In 2001 two inmates at HMP Prescoed, South Wales, were released 28 days early, under the prerogative of mercy, as a reward for saving the life of the manager of the prison farm when he was attacked and gored by a captive wild boar.

In 2013 a posthumous free pardon was awarded to Alan Turing under the prerogative of mercy. Turing, an important World War II codebreaker, had been convicted in 1952 of gross indecency for a consensual homosexual relationship with an adult.

In 2020, the royal prerogative of mercy was used to reduce the minimum tariff that must be served before Steven Gallant could be considered for release on parole. Gallant, who was serving life imprisonment for murder, was granted this reduction in sentence "in recognition of his exceptionally brave actions at Fishmongers' Hall, which helped save people's lives despite the tremendous risk to his own" while confronting terrorist Usman Khan during the 2019 London Bridge attack.

== Other Commonwealth countries ==
===Australia===
In Australia, the Governor-General acts on the advice of the Attorney-General or Minister for Justice, and may only exercise the prerogative of mercy in relation to a federal offender convicted of a Commonwealth offence. The pardon may be a full pardon (said to be a free, absolute and unconditional pardon), a conditional pardon, a remission or partial remission of a penalty, or the ordering of an inquiry. Each state and territory (apart from the Australian Capital Territory, which only provides for an inquiry) has also enacted legislation providing for the reconsideration of convictions or sentences.

===Canada===
In Canada the royal prerogative of mercy is established in Letters Patent of the Governor General acting on behalf of the Monarch, who consistent with constitutional convention may grant pardons on the advice of a cabinet minister. In practice, Section 748 of the Criminal Code gives the Governor in Council (i.e. cabinet) the power to exercise the prerogative, which is the preferred approach. The process is administered by the Parole Board of Canada. As Canada has a record suspension process, the royal prerogative is only exercised cases where there is substantial injustice or undue hardship. It is rarely granted: between fiscal years 2013–2014 and 2017–2018 there were only two requests for clemency under the prerogative granted, compared to over 9,000 record suspensions or pardons granted under legislative powers in fiscal year 2017–2018 alone.

===New Zealand===
In New Zealand, the prerogative of mercy is exercised by the Governor-General, as the King's representative, with the power being delegated by the Letters Patent 1983. The Governor-General will act on the advice of the Minister of Justice, and has the power to grant a pardon, refer a case back to the courts for reconsideration, and to reduce a person's sentence.

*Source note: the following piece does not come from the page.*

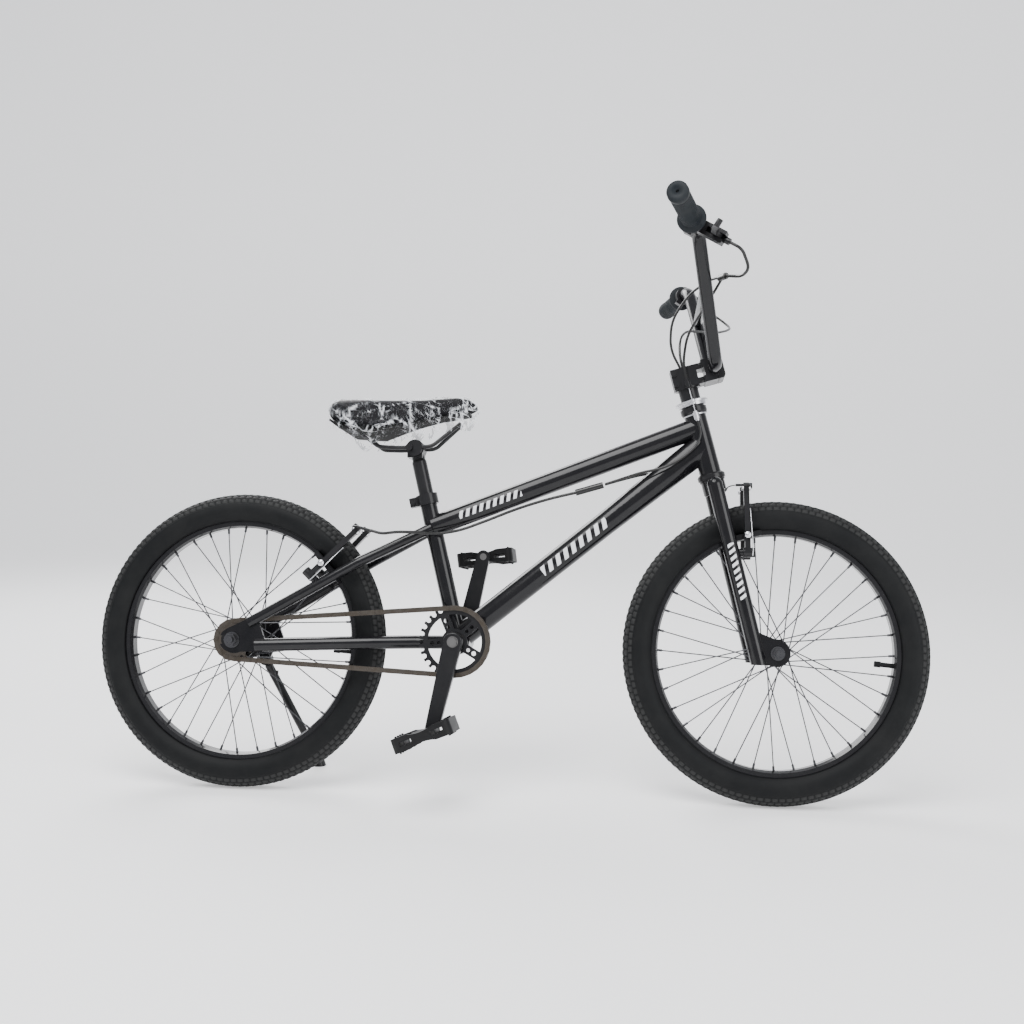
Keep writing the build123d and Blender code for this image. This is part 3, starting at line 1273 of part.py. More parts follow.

In 2013, Scott Watson was refused a pardon by Sir Jerry Mateparae under the prerogative of mercy, following advice from the then-Minister of Justice Judith Collins. Kristy McDonald QC was appointed by the government in 2009 to review the evidence, and recommended to the government that there was a lack of new evidence to warrant an exercise of the prerogative of mercy.

In 2020 Andrew Little set up the Criminal Review Commission to review potential miscarriages of justice, as the threshold for the royal prerogative of mercy was deemed to be too high and other avenues to avoid miscarriages of justice were needed. Also in 2020, David Tamihere was granted the prerogative of mercy and his case was referred to the Court of Appeals to be reheard.

=== Malaysia ===

The King of Malaysia has executive power to grant royal pardons. A high-profile example is the pardon of politician Anwar Ibrahim, who had been jailed for sodomy, by Muhammad V of Kelantan after the 2018 Malaysian general election.